Which resulted in 6 nice rows to be pressed. The pinned numbers helped me keep the rows in order.

And the final flimsy. Ready to be sandwiched.

I finished sandwiching during a Zoom calls I met online, some of them almost 25 years ago, through a shared interest in Scrapbooking. Many of us are now quilters. The back of this quilt is a dolphin batik (featured in one of the modern blocks) that I bought back when Gus was in elementary school and his mascot was the Dolphin. I loved the fabric, so boldly bought the end of the bolt - which turned out to be nearly 5 yards. Oops.  I'm finally down to less than a yard. I still love the fabric.
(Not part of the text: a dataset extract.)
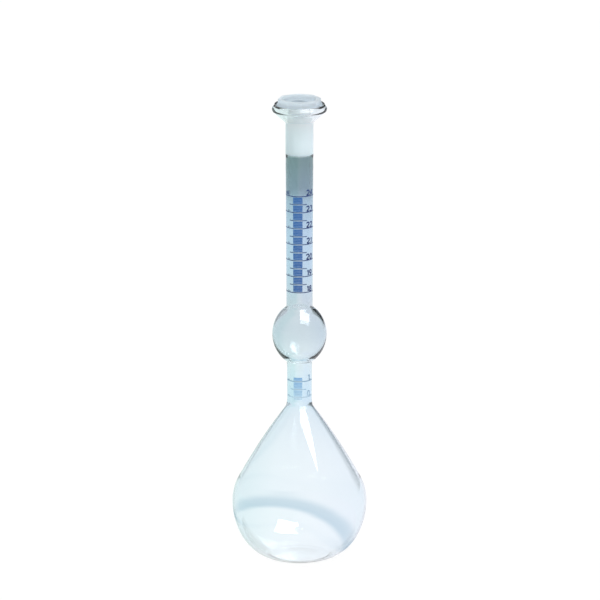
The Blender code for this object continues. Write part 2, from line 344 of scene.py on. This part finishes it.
def ground_glass():
    """The socket's inside, ground with grit: matt white, with painted light that makes it brighter towards the
    top, against the stopper head's shade.

    Light goes to and fro many times inside the frosted wall before it leaves, more often than a render
    follows it.  The small emission stands for the part that the render leaves out.
    """
    made, shader, add, join = nodes_of("ground_borosilicate")
    # Painted light: the ground zone is made brighter towards the top, where the stopper's head shades it.
    painted_light_by_height = ((238, (0.85, 0.93, 0.96)), (252, (0.90, 0.97, 0.99)), (262, (0.98, 1.0, 1.0)))
    colour, place = height_colour(add, join, painted_light_by_height)
    join(colour, shader.inputs["Base Color"])
    shader.inputs["Transmission Weight"].default_value = 0.05
    shader.inputs["IOR"].default_value = 1.473
    shader.inputs["Emission Color"].default_value = (0.84, 0.96, 1, 1)
    shader.inputs["Emission Strength"].default_value = 0.085
    grit = ripple(add, join, place, shader, 2600.0, 1.0, 0.35, 0.00005)
    rough = add("MapRange", **{"To Min": 0.30, "To Max": 0.44})
    join(grit, rough.inputs["Value"])
    join(rough.outputs["Result"], shader.inputs["Roughness"])
    return made


def hand_drawn(radius, rings, turn):
    """A glassblower's slight unevenness: r less a few hundredths of a millimetre in slow waves."""
    height = rings[:, 1][:, None]
    waves = np.sin(2 * turn + 38 * height) + 0.7 * np.sin(3 * turn - 61 * height + 1.3)
    return radius - 0.018 * MM * (1.7 + waves) * np.clip(radius / (6 * MM), 0, 1)


def melted(points, drawn, moulded):
    """The outline softened more where it was blown and drawn, and less in the ground socket above."""
    loose, tight = softened(points, drawn), softened(points, moulded)
    share = np.clip((tight[:, 1:] - SOCKET_SEAM) / (4 * MM) + 0.5, 0, 1)
    return loose + share * (tight - loose)


inner_rings = picked(weld_rings(melted(inside, 1.8 * MM, 0.3 * MM)))
outer_rings = picked(weld_rings(melted(outside, 0.55 * MM, 0.3 * MM)))
glass = turned("flask_glass", np.concatenate([inner_rings, outer_rings]), SHELL_SIDES, hand_drawn)
outer_side = np.zeros(len(glass.data.vertices), np.float32)
outer_side[(len(inner_rings) - 1) * SHELL_SIDES : -2] = 1
outer_side[-1] = 1
glass.data.attributes.new("outer_side", "FLOAT", "POINT").data.foreach_set("value", outer_side)
glass.data.materials.append(clear_glass())
glass.data.materials.append(ground_glass())
centres = face_centres(glass)
is_ground = (np.hypot(centres[:, 0], centres[:, 1]) < SOCKET_LARGE_RADIUS + 0.05 * MM) & (
    (centres[:, 2] > GROUND_FOOT) & (centres[:, 2] < GROUND_TOP)
)
glass.data.polygons.foreach_set("material_index", is_ground.astype(np.int32))
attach(glass, "flask")
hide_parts("base_bulb", "lower_neck", "middle_bulb", "upper_neck", "ground_socket")

# ---------------------------------------------------------------------------------------------
# The graduations: blue ceramic ink, screened on the finished necks and fired.  A line every
# 0.1 mL, longer ones every 0.5 mL, rings most of the way round every 1 mL, and the figures.
# ---------------------------------------------------------------------------------------------
ML_PITCH = 9.46 * MM
MARK_18 = 158.8 * MM
MARK_1 = 105.85 * MM
SCALE_TURN = radians(-90 - 7)  # the middle of the scale, from +X; a reader stands at -Y
INK_LIFT = 0.035 * MM
INK_BED = -0.004 * MM
LINE_STEP = 0.8 * MM


def neck_radius(height):
    """The outer radius of the glass at a height on either neck, from its finest outline."""
    return np.interp(height, NECK_LINE[:, 1], NECK_LINE[:, 0])


neck_points = weld_rings(softened(outside, 0.3 * MM))
NECK_LINE = neck_points[np.argsort(neck_points[:, 1])]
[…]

As the name of my blog implies, I quilt with a Corgi. Miss Monkey laid claim to the scraps I cut off the Marvel Quilt on Thursday night. She has carefully arranged them in her nest (which is also covered in thread clippings and fabric scraps as it is located adjacent to my cutting station).  She is affectionately known around the house as "Speed Bump." At 15 she has her own agenda, which often involves sleeping in hallways. Earlier this afternoon, I headed down the hall with the newly clipped Marvel quilt and the cannister to hold the clips as I take them off. I didn't see her over the quilt, and made contact with a soft tummy. Thankfully after a bit of hopping to maintain balance we are both unscathed. That is the closest she has come to bringing me down to her level that she has achieved.